-- Aim --
Nothing should be output except the lines from the one containing "What OpenSCAD source" through the one containing "wall = 2; // [1.2:0.1:3]", both ends included, each repeated exactly.

-- Data extract --
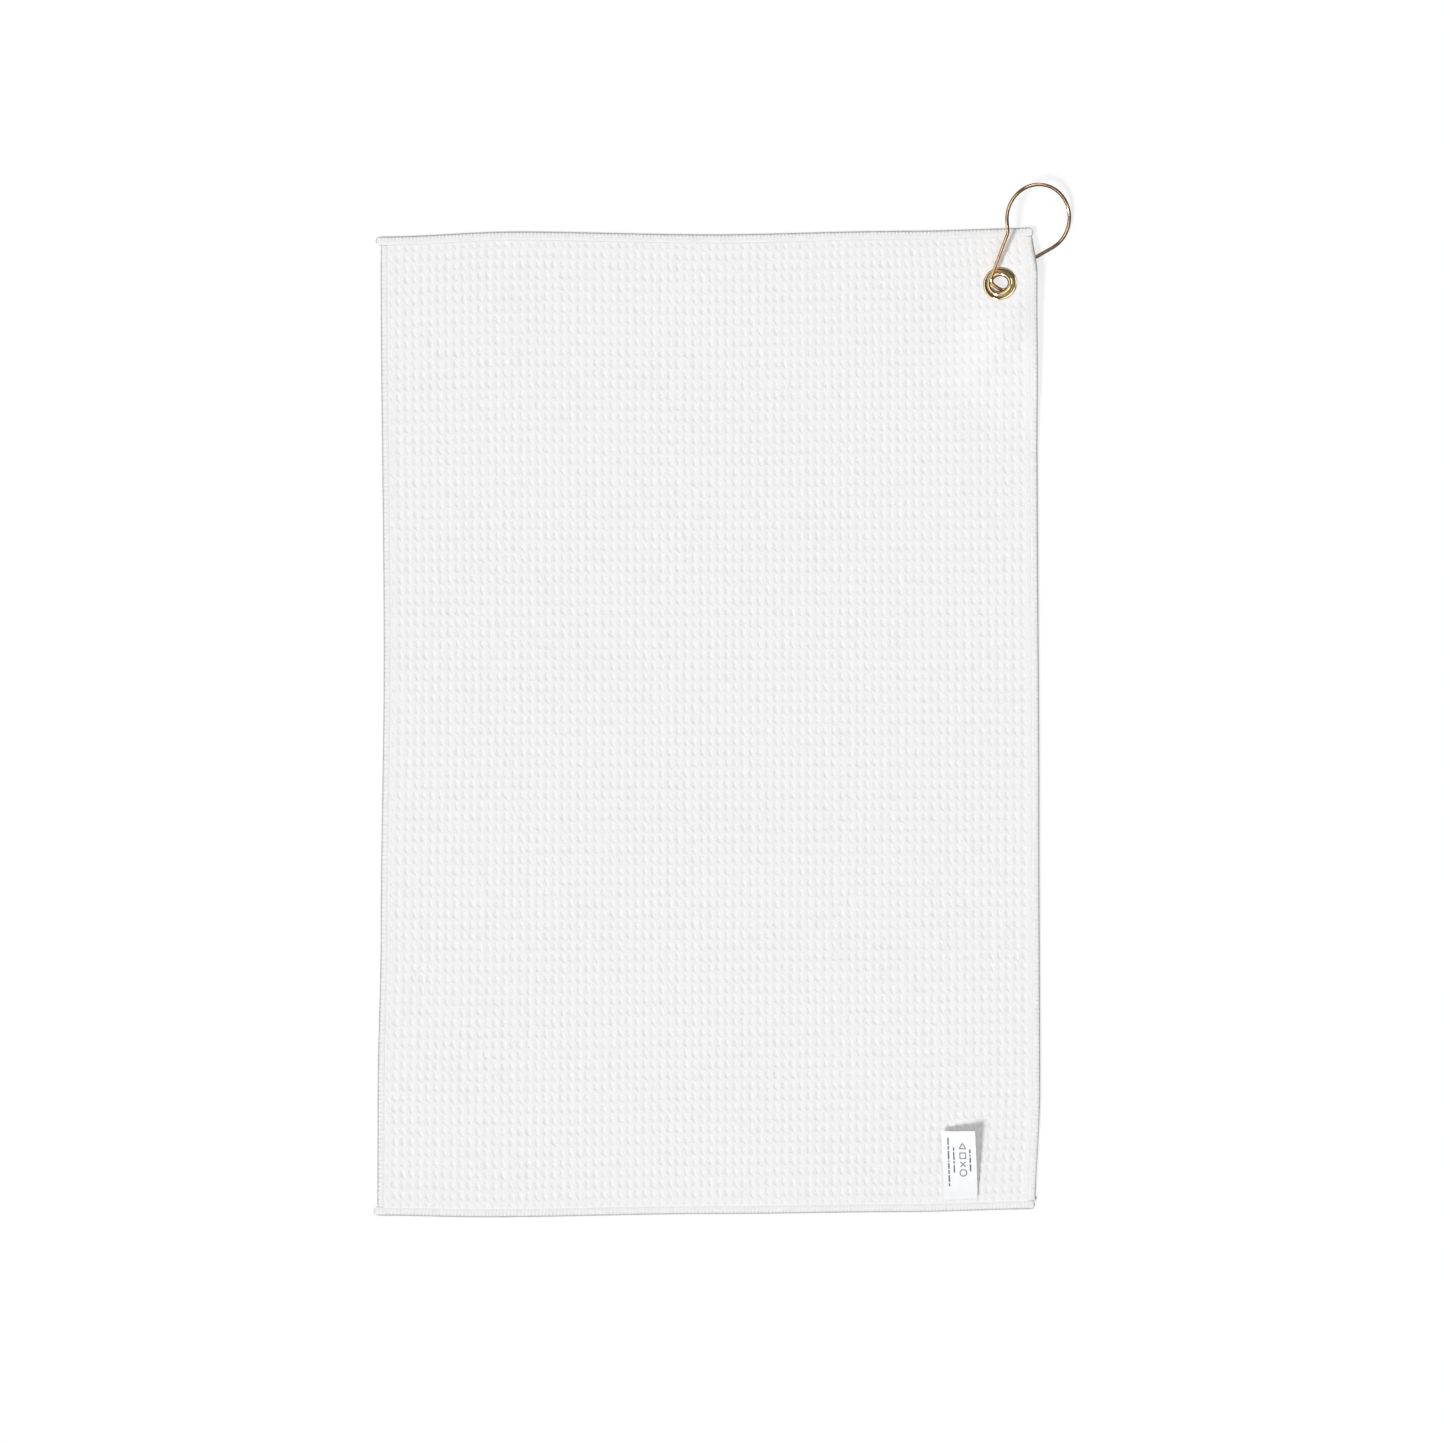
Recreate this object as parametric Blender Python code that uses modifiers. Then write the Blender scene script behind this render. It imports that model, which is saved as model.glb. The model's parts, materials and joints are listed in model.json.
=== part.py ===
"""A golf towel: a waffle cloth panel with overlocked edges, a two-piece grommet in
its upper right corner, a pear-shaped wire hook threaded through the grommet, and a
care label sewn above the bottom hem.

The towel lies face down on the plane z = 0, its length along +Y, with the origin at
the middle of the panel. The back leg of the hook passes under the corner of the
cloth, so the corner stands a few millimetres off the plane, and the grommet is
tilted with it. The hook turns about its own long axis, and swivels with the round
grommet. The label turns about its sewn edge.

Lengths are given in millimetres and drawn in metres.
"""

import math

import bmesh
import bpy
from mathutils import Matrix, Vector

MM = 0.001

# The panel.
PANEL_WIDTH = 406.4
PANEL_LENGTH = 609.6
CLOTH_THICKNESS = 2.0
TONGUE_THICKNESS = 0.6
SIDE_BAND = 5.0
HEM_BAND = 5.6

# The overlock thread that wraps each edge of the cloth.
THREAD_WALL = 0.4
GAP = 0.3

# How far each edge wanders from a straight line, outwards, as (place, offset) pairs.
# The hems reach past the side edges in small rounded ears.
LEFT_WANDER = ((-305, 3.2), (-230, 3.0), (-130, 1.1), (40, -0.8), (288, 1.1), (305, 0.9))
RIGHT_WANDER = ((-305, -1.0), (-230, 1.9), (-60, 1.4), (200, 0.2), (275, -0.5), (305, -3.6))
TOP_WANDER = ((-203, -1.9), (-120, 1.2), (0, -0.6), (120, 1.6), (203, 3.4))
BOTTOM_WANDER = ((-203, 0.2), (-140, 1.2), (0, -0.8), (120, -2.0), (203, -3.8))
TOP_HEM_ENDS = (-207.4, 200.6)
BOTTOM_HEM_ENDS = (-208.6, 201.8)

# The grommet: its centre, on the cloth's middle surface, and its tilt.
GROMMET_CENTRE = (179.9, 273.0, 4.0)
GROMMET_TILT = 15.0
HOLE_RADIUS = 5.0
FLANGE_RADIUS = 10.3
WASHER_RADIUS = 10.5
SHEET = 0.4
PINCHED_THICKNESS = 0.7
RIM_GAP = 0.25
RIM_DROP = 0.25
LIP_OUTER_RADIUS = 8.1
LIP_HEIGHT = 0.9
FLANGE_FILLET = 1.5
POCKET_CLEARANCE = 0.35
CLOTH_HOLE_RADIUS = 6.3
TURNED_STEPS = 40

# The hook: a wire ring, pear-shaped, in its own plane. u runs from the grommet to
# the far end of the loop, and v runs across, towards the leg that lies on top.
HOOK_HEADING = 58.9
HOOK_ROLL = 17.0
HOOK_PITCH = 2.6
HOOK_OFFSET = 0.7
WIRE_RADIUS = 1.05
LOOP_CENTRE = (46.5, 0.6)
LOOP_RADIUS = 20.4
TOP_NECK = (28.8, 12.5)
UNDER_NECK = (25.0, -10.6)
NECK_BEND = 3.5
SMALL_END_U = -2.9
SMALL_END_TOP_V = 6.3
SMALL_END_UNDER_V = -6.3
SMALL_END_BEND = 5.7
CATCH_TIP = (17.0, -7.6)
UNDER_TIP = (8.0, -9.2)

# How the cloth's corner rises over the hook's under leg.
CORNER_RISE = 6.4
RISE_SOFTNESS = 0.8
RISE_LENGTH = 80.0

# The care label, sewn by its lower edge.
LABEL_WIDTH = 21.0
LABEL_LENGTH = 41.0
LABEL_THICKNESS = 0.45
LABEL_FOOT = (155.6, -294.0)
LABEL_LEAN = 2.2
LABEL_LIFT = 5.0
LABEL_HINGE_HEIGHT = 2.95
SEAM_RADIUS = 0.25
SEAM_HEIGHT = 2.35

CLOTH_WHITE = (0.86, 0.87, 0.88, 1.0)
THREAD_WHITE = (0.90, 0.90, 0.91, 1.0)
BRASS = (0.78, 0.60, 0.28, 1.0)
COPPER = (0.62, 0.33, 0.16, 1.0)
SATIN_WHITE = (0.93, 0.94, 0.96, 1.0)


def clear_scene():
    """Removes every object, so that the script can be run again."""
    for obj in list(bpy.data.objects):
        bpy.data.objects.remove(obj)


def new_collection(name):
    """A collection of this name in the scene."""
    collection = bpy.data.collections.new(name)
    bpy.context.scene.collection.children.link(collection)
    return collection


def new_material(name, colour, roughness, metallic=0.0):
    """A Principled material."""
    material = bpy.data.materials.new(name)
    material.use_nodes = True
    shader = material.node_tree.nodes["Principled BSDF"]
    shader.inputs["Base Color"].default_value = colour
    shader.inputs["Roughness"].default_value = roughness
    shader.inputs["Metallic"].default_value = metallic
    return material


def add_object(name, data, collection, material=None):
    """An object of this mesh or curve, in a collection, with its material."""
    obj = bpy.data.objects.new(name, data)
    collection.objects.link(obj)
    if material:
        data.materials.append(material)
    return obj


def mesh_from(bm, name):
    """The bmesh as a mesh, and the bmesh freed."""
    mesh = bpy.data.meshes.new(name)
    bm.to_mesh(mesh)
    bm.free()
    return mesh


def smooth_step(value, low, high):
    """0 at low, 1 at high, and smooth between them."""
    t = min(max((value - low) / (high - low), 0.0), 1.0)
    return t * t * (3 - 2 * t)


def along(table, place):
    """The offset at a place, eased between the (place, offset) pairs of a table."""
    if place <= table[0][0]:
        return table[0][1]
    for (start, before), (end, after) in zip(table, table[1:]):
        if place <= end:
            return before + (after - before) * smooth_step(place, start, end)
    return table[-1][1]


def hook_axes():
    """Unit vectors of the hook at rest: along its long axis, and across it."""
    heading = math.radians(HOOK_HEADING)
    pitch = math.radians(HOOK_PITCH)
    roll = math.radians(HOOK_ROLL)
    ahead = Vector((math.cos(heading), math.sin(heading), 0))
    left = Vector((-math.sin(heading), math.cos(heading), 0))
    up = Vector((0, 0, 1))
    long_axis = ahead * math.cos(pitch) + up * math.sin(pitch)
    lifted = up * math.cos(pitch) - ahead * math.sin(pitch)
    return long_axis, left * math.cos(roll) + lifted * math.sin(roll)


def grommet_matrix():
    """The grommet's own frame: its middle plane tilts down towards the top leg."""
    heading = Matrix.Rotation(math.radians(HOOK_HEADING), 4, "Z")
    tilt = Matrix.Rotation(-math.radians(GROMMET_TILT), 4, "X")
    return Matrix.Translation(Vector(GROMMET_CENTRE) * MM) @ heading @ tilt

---

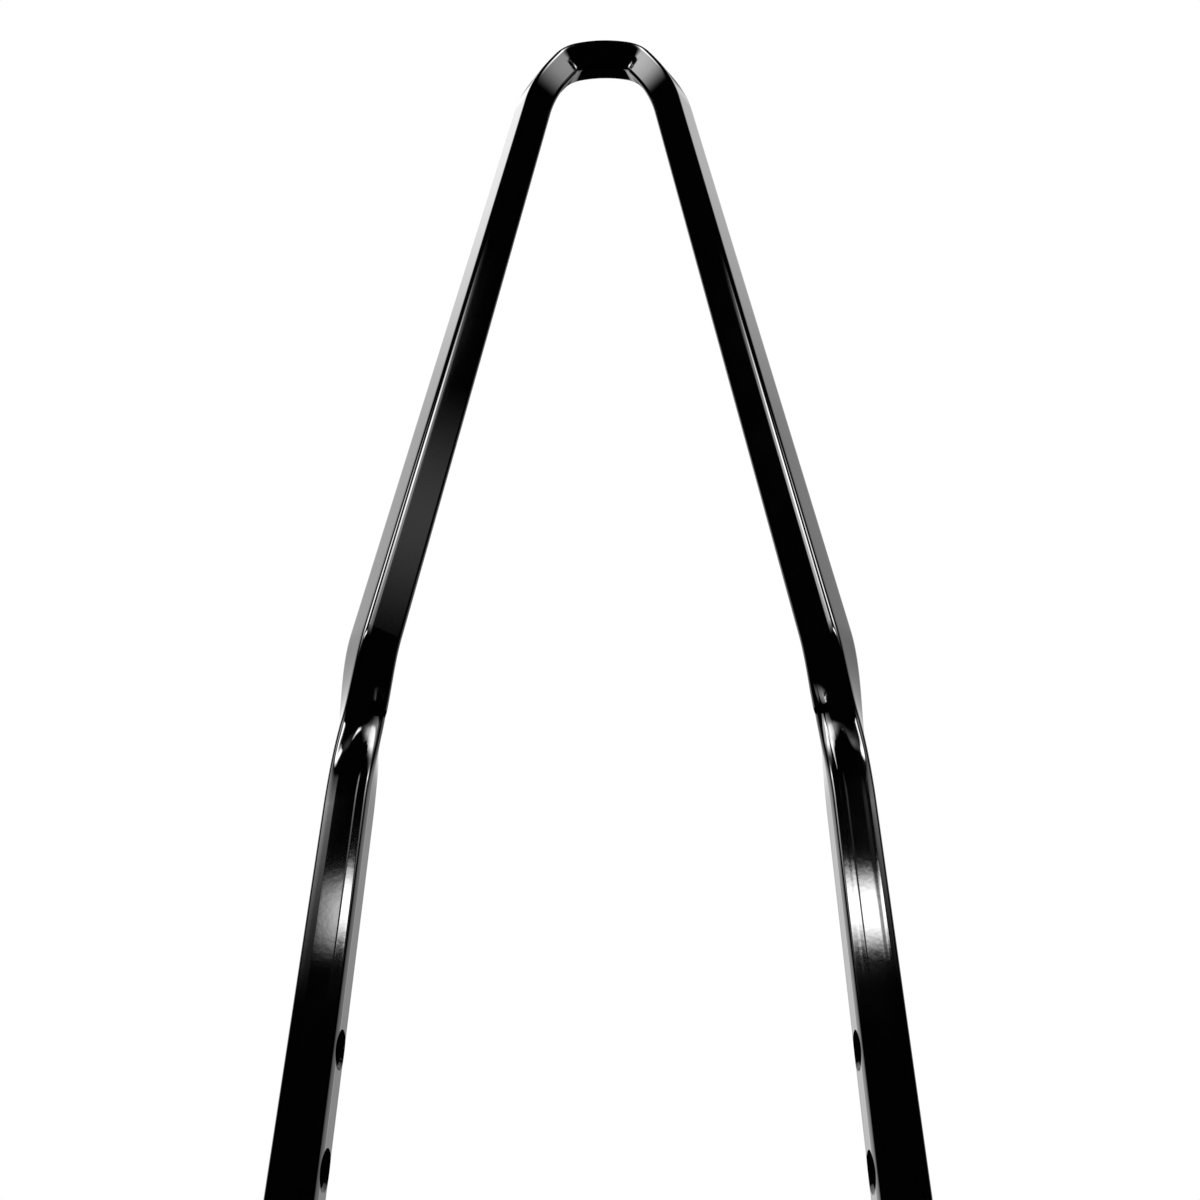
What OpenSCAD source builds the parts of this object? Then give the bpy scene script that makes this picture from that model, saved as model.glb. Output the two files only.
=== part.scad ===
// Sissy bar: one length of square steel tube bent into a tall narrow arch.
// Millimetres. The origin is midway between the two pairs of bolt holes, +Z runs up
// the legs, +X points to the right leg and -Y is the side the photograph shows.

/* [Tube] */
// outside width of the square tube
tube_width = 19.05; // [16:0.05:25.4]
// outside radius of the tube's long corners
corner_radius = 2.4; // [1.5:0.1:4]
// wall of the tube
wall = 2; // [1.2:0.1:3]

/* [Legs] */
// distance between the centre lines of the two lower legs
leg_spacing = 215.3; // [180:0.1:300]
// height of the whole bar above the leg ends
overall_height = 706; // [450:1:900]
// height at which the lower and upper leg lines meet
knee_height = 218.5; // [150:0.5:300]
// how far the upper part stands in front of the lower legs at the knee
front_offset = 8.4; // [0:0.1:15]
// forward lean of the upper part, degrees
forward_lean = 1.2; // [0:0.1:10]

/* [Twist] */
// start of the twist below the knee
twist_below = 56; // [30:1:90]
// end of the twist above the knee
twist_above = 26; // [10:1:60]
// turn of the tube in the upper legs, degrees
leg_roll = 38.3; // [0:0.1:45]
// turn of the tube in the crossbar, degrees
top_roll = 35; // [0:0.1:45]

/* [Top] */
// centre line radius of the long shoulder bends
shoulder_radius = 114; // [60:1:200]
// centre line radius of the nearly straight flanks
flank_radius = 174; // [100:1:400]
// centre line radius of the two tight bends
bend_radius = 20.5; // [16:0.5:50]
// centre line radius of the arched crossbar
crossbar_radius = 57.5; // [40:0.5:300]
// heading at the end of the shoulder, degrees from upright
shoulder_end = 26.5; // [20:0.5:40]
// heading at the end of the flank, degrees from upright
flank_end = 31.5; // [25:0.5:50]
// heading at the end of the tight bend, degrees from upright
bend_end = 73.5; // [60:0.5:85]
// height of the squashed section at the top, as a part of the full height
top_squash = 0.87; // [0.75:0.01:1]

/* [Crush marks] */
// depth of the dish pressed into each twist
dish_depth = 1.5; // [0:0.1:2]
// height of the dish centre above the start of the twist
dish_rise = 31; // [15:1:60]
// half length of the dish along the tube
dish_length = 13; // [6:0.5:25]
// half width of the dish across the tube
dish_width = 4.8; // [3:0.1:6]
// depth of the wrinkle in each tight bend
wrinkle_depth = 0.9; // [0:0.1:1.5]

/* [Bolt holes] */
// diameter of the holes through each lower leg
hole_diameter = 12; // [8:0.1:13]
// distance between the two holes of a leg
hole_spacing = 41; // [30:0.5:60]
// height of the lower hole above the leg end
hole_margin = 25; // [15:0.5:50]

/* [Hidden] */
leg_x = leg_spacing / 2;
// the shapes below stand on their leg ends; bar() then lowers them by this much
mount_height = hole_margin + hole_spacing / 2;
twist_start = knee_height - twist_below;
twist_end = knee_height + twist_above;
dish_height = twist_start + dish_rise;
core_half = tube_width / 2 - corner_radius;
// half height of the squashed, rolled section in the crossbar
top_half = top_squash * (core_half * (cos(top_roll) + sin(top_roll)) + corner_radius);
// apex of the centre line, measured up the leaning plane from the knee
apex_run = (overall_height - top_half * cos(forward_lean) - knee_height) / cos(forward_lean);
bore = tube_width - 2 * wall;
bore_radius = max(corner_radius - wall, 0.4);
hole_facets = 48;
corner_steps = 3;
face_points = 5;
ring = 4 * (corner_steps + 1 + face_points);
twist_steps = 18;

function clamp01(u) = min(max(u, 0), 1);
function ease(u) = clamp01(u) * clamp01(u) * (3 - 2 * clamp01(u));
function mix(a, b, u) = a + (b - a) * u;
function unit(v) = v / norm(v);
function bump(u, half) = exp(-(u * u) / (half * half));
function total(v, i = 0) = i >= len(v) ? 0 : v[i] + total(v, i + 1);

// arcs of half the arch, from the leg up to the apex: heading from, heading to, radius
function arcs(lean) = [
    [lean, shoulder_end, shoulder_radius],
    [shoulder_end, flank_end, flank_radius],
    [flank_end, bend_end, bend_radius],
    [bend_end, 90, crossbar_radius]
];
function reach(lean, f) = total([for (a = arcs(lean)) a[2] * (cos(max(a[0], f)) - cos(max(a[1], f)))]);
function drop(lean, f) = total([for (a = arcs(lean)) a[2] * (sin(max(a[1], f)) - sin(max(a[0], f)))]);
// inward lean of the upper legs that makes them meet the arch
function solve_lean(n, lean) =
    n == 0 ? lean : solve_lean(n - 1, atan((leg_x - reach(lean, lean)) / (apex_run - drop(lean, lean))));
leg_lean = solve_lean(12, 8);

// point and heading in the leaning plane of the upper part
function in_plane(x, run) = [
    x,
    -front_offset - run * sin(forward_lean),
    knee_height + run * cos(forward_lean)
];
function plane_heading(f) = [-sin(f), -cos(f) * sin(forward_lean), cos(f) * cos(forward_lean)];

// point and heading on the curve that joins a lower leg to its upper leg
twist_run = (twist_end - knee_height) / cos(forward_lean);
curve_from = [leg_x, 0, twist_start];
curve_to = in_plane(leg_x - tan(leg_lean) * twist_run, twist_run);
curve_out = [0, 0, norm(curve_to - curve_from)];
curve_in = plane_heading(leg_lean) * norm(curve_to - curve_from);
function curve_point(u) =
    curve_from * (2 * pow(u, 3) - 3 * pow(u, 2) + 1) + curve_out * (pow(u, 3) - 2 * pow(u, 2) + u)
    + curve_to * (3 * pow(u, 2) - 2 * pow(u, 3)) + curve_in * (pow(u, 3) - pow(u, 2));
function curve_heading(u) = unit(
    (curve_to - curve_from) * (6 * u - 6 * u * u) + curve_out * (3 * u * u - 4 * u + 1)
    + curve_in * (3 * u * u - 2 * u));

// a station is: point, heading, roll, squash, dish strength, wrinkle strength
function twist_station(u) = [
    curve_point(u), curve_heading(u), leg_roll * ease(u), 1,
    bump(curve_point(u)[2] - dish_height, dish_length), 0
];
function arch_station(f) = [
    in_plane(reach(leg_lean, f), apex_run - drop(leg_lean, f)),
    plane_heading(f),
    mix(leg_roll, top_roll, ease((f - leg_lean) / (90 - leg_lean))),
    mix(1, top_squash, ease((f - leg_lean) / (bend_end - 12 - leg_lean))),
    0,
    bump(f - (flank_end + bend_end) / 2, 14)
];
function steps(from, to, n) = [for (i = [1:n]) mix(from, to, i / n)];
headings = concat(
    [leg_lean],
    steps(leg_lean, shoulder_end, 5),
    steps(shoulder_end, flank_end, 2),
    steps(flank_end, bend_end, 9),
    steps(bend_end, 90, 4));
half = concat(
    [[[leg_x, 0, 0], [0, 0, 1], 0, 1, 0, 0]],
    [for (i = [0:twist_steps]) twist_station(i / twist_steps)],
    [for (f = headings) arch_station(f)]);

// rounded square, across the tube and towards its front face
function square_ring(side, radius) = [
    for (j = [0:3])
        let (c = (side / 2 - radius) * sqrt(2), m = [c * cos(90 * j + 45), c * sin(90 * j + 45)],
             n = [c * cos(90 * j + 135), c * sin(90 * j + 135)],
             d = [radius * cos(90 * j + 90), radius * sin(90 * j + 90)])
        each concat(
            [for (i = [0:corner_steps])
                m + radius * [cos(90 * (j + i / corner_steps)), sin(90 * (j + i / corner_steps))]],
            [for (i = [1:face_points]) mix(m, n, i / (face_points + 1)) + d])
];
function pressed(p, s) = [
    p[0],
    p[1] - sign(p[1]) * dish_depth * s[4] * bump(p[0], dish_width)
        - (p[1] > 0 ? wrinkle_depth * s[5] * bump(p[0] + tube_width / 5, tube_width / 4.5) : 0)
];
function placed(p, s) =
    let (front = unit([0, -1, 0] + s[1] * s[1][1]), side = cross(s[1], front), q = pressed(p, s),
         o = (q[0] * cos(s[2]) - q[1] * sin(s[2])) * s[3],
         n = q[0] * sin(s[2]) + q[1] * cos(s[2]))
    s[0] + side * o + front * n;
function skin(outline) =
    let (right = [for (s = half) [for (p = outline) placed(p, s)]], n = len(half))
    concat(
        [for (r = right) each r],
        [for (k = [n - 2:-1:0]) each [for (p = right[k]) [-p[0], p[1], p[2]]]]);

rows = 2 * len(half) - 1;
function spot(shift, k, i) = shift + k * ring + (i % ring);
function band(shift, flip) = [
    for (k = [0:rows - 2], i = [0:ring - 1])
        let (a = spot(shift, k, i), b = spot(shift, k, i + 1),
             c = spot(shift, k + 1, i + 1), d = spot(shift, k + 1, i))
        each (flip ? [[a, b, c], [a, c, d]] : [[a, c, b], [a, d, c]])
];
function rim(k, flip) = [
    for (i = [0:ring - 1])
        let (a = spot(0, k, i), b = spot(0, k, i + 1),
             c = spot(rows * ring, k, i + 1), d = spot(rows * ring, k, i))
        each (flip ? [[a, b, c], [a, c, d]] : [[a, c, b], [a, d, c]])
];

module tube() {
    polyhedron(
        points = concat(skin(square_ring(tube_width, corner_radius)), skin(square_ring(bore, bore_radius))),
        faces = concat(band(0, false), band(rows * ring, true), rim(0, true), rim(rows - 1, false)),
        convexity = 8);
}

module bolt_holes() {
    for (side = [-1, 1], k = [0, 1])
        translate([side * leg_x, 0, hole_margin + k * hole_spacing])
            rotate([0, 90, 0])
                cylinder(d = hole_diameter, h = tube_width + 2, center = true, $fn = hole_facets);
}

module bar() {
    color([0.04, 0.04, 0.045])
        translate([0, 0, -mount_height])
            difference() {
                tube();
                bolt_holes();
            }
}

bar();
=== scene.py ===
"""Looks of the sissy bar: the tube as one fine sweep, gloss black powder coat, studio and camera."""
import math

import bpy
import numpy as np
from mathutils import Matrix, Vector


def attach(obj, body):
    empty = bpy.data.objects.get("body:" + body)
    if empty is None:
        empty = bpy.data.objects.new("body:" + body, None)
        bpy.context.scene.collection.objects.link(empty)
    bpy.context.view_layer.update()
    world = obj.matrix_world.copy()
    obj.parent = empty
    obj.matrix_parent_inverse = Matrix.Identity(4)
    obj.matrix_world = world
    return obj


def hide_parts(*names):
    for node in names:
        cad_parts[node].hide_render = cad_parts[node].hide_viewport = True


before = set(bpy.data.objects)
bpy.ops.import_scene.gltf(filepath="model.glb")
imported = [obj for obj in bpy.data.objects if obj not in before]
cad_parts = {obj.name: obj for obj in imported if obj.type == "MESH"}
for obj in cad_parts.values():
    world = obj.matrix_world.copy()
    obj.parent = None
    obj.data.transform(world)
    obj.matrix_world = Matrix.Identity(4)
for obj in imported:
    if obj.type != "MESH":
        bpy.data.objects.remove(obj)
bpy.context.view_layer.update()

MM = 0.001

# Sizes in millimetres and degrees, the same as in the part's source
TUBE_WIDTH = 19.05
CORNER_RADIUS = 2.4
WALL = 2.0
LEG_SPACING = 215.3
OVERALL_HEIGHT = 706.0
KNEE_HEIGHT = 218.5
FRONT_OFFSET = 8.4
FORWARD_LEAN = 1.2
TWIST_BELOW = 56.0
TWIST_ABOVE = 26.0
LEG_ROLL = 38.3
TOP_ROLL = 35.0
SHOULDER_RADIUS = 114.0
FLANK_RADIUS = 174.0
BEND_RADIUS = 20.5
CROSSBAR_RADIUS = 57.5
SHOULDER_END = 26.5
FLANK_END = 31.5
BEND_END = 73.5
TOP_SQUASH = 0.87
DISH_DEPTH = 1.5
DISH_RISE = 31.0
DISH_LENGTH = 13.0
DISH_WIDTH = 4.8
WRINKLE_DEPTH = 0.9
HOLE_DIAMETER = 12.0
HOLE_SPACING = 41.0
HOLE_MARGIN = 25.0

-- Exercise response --
What OpenSCAD source builds the parts of this object? Then give the bpy scene script that makes this picture from that model, saved as model.glb. Output the two files only.
=== part.scad ===
// Sissy bar: one length of square steel tube bent into a tall narrow arch.
// Millimetres. The origin is midway between the two pairs of bolt holes, +Z runs up
// the legs, +X points to the right leg and -Y is the side the photograph shows.

/* [Tube] */
// outside width of the square tube
tube_width = 19.05; // [16:0.05:25.4]
// outside radius of the tube's long corners
corner_radius = 2.4; // [1.5:0.1:4]
// wall of the tube
wall = 2; // [1.2:0.1:3]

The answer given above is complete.